Request
Reproduce the entries shown below only from the line with "for name, (skins, colour, roughness)" down to the line with "points = [vertex.co", keeping both end lines and copying each one exactly.

Data provided
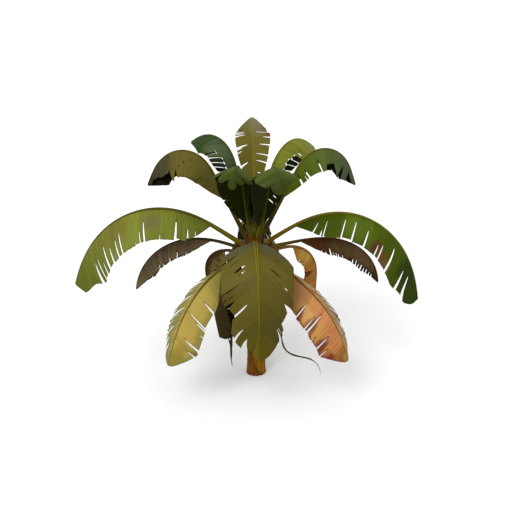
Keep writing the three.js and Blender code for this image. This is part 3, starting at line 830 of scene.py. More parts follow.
def tube(rings):
    """Points and quads of a closed tube through rings of an even number of points."""
    count, around = rings.shape[:2]
    i = np.arange(count - 1)[:, None] * around
    k = np.arange(around)[None, :]
    n = (k + 1) % around
    walls = np.stack([i + k, i + n, i + around + n, i + around + k], -1).reshape(-1, 4)
    c = np.arange(around // 2 - 1)
    cap = np.stack([c, around - 1 - c, around - 2 - c, c + 1], -1)
    far_cap = cap[:, ::-1] + (count - 1) * around
    return rings.reshape(-1, 3), np.vstack([walls, cap, far_cap])


def stalk_frames(leaf):
    """Point, along, side, up and rib share of each ring, from the foot of the heel up."""
    low = leaf["height"] - HEEL_LENGTH
    out = heading_vector(leaf["heading"])
    share = np.linspace(HEEL_END, 1, RIB_RINGS)
    point, along, side, up = on_rib(RIBS[leaf["name"]], share)
    foot = stem_middle(low) + out * (stem_radius(low) - HEEL_SINK)
    reach = np.linalg.norm(point[0] - foot) * HEEL_CURVE
    t = np.linspace(0, 1, HEEL_RINGS + 1)[:, None]
    rise = np.array([0, 0, reach])
    heel = bezier(foot, foot + rise, point[0] - along[0] * reach, point[0], t)
    heel_along = unit(np.gradient(heel, axis=0))[:-1]
    heel_side = np.repeat(side[:1], HEEL_RINGS, axis=0)
    return (
        np.vstack([heel[:-1], point]),
        np.vstack([heel_along, along]),
        np.vstack([heel_side, side]),
        np.vstack([np.cross(heel_along, heel_side), up]),
        np.concatenate([t[:-1, 0] - 1, share]),
    )


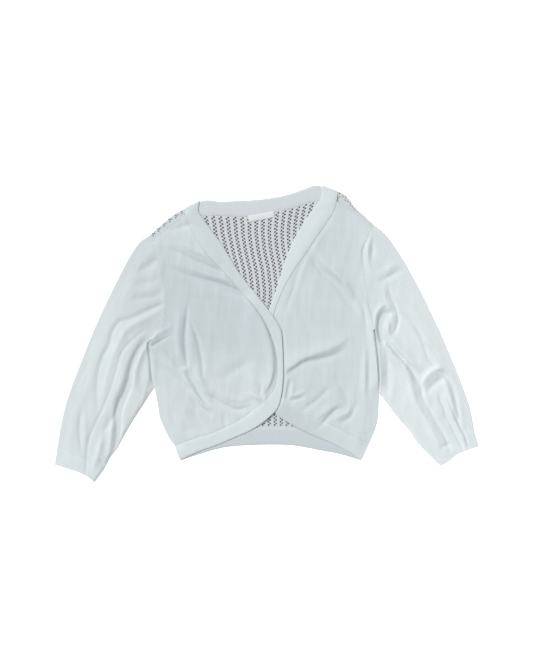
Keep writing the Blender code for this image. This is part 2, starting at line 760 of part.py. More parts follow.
def solid(name, pieces, colour, roughness, collection):
    """Adds one closed mesh.

    Args:
        name: object name.
        pieces: pairs of outer and inner skins that share whole edges.
        colour: base colour.
        roughness: surface roughness.
        collection: where the object goes.

    Returns:
        The object.
    """
    mesh = bmesh.new()
    place = mesh.verts.layers.int.new("place")
    inner_points = []
    for outer, inner in pieces:
        rows, columns = outer.shape[:2]
        made = bmesh.ops.create_grid(mesh, x_segments=columns - 1, y_segments=rows - 1, size=1.0)
        start = len(inner_points)
        for vertex in made["verts"]:
            column = round((vertex.co.x + 1) / 2 * (columns - 1))
            row = round((vertex.co.y + 1) / 2 * (rows - 1))
            vertex[place] = start + row * columns + column
            vertex.co = outer[row, column] * MM
        inner_points.extend(inner.reshape(-1, 3) * MM)
    bmesh.ops.remove_doubles(mesh, verts=mesh.verts, dist=0.00001)
    bmesh.ops.triangulate(mesh, faces=mesh.faces[:], quad_method="SHORT_EDGE")
    grown = bmesh.ops.extrude_face_region(mesh, geom=mesh.faces[:], use_keep_orig=True)
    for piece in grown["geom"]:
        if isinstance(piece, bmesh.types.BMVert):
            piece.co = inner_points[piece[place]]
    bmesh.ops.recalc_face_normals(mesh, faces=mesh.faces)
    for face in mesh.faces:
        face.smooth = True
    for edge in mesh.edges:
        edge.smooth = edge.calc_face_angle(0.0) < SHARP_ANGLE
    data = bpy.data.meshes.new(name)
    mesh.to_mesh(data)
    mesh.free()
    material = bpy.data.materials.new(name)
    material.use_nodes = True
    surface = material.node_tree.nodes["Principled BSDF"]
    surface.inputs["Base Color"].default_value = (*colour, 1.0)
    surface.inputs["Roughness"].default_value = roughness
    data.materials.append(material)
    thing = bpy.data.objects.new(name, data)
    collection.objects.link(thing)
    return thing


def settle(things):
    """Moves every mesh so that the whole is centred on the origin and rests at nought."""
    corners = np.array([vertex.co for thing in things for vertex in thing.data.vertices])
    low = corners.min(axis=0)
    high = corners.max(axis=0)
    shift = np.array([(low[0] + high[0]) / 2, (low[1] + high[1]) / 2, low[2]])
    for thing in things:
        for vertex in thing.data.vertices:
            vertex.co = np.array(vertex.co) - shift
    print("shift in mm:", np.round(shift / MM, 3), "size in mm:", np.round((high - low) / MM, 1))


def main():
    """Builds the cardigan."""
    for thing in list(bpy.data.objects):
        bpy.data.objects.remove(thing, do_unlink=True)
    collection = bpy.data.collections.new("cardigan")
    bpy.context.scene.collection.children.link(collection)

    right = make_right()
    left = make_left()
    neck_at = spread(seam_of(NECK_BAND), 0, len(NECK_BAND) - 1, NECK_COLUMNS)
    hem_at = spread(seam_of(HEM_BAND), 0, len(HEM_BAND) - 1, HEM_COLUMNS)
    openwork = (0.71, 0.76, 0.78)
    jersey = (0.74, 0.79, 0.81)
    rib = (0.70, 0.75, 0.77)
    satin = (0.72, 0.73, 0.73)
    pieces = {
        "back_panel": (back(), openwork, MATT),
        "front_right": ([front(right, RIGHT_SHOULDER_SEAM, RIGHT_ARMHOLE, RIGHT_SIDE,
                               RIGHT_BAND, RIGHT_CORNER)], jersey, MATT),
        "front_left": ([front(left, LEFT_SHOULDER_SEAM, LEFT_ARMHOLE, LEFT_SIDE,
                              LEFT_BAND, LEFT_CORNER)], jersey, MATT),
        "band_right": ([front_band(right, RIGHT_BAND, RIGHT_CORNER)], rib, MATT),
        "band_left": ([front_band(left, LEFT_BAND, LEFT_CORNER)], rib, MATT),
        "band_back_neck": ([flat_band(NECK_BAND, neck_at)], rib, MATT),
        "band_back_hem": ([flat_band(HEM_BAND, hem_at)], rib, MATT),
        "sleeve_right": ([sleeve(right, RIGHT_ARMHOLE, RIGHT_SLEEVE_OUTER, RIGHT_SIDE, RIGHT_SLEEVE_INNER,
                                 RIGHT_CUFF_SEAM)], jersey, MATT),
        "sleeve_left": ([sleeve(left, LEFT_ARMHOLE, LEFT_SLEEVE_OUTER, LEFT_SIDE, LEFT_SLEEVE_INNER,
                                LEFT_CUFF_SEAM)], jersey, MATT),
        "cuff_right": ([cuff(right, RIGHT_CUFF_SEAM, RIGHT_CUFF_EDGE, RIGHT_CUFF_OUTER,
                             RIGHT_CUFF_INNER)], rib, MATT),
        "cuff_left": ([cuff(left, LEFT_CUFF_SEAM, LEFT_CUFF_EDGE, LEFT_CUFF_OUTER,
                            LEFT_CUFF_INNER)], rib, MATT),
        "label": ([label()], satin, SATIN),
    }
    things = []
    for name, (skins, colour, roughness) in pieces.items():
        things.append(solid(name, skins, colour, roughness, collection))
    settle(things)


main()
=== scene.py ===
"""Looks of the laid-flat cardigan: knit shells with their creases, ribs, openwork, seams and label.

Tables and sizes are millimetres on the table plane; meshes and the studio are metres in the part's frame.
Sides are the wearer's, so the right half lies at -X. +Y runs to the collar and +Z up.
"""

import logging
import math
from dataclasses import dataclass
from enum import Enum
from typing import Any, ClassVar, NamedTuple

import bmesh
import bpy
import numpy as np
from mathutils import Matrix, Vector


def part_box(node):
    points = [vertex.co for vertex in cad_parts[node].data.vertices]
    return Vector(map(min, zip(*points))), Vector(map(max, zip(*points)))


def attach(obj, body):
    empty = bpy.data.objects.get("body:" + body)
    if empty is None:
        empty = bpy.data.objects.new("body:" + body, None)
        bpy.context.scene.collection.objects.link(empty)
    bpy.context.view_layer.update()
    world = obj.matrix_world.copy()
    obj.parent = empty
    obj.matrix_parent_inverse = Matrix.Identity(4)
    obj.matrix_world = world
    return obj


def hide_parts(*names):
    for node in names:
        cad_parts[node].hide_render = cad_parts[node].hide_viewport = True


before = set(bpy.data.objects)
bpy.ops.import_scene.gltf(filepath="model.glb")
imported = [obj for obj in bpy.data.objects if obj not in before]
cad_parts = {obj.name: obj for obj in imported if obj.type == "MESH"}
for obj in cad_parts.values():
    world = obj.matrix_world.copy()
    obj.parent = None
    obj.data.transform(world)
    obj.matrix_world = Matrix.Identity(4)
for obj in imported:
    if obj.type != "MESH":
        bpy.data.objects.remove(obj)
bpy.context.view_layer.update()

Points = np.ndarray
Mesh = bmesh.types.BMesh
Material = bpy.types.Material
Thing = bpy.types.Object
Triple = tuple[float, float, float]
Colour = Triple

MM = 0.001
WHITE = (1.0, 1.0, 1.0)
BLACK = (0.0, 0.0, 0.0)

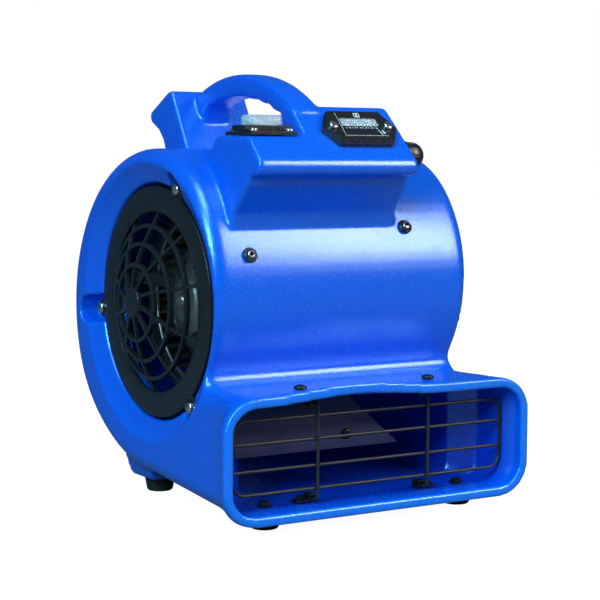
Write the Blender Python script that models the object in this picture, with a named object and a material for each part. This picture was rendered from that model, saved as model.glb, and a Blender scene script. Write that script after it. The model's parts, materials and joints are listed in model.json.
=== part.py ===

Task solution
    for name, (skins, colour, roughness) in pieces.items():
        things.append(solid(name, skins, colour, roughness, collection))
    settle(things)


main()
=== scene.py ===
"""Looks of the laid-flat cardigan: knit shells with their creases, ribs, openwork, seams and label.

Tables and sizes are millimetres on the table plane; meshes and the studio are metres in the part's frame.
Sides are the wearer's, so the right half lies at -X. +Y runs to the collar and +Z up.
"""

import logging
import math
from dataclasses import dataclass
from enum import Enum
from typing import Any, ClassVar, NamedTuple

import bmesh
import bpy
import numpy as np
from mathutils import Matrix, Vector


def part_box(node):
    points = [vertex.co for vertex in cad_parts[node].data.vertices]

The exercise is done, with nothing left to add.